AN ANALYTIC APPROACH TO SPECTRAL FLOW IN VON NEUMANN ALGEBRAS

The analytic approach to spectral flow is about ten years old. In that time it has evolved to cover an ever wider range of examples. The most critical extension was to replace Fredholm operators in the classical sense by Breuer-Fredholm operators in a semifinite von Neumann algebra. The latter have continuous spectrum so that the notion of spectral flow turns out to be rather more difficult to deal with. However quite remarkably there is a uniform approach in which the proofs do not depend on discreteness of the spectrum of the operators in question. The first part of this paper gives a brief account of this theory extending and refining earlier results. It is then applied in the latter parts of the paper to a series of examples. One of the most powerful tools is an integral formula for spectral flow first analysed in the classical setting by Getzler and extended to Breuer-Fredholm operators by some of the current authors. This integral formula was known for Dirac operators in a variety of forms ever since the fundamental papers of Atiyah, Patodi and Singer.

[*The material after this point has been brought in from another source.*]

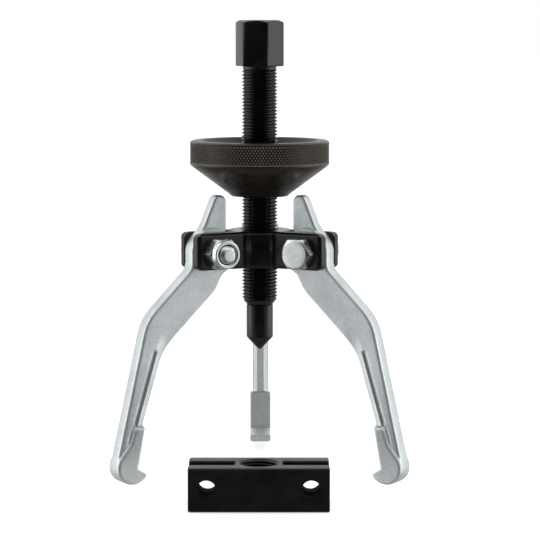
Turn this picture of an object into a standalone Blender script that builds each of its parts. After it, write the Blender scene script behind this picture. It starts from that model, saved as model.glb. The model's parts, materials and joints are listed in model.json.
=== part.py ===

One of the purposes of this exposition is to make contact with this early work so that one can understand the recent developments in a proper historical context. In addition we show how to derive these spectral flow formulae in the setting of Dirac operators on (non-compact) covering spaces of a compact spin manifold using the adiabatic method. This answers a question of Mathai connecting Atiyah's L²-index theorem to our analytic spectral flow. Finally we relate our work to that of Coburn, Douglas, Schaeffer and Singer on Toeplitz operators with almost periodic symbol. We generalise their work to cover the case of matrix valued almost periodic symbols on R^N using some ideas of Shubin. This provides us with an opportunity to describe the deepest part of the theory namely the semifinite local index theorem in noncommutative geometry. This theorem, which gives a formula for spectral flow was recently proved by some of the present authors. It provides a far-reaching generalisation of the original 1995 result of Connes and Moscovici.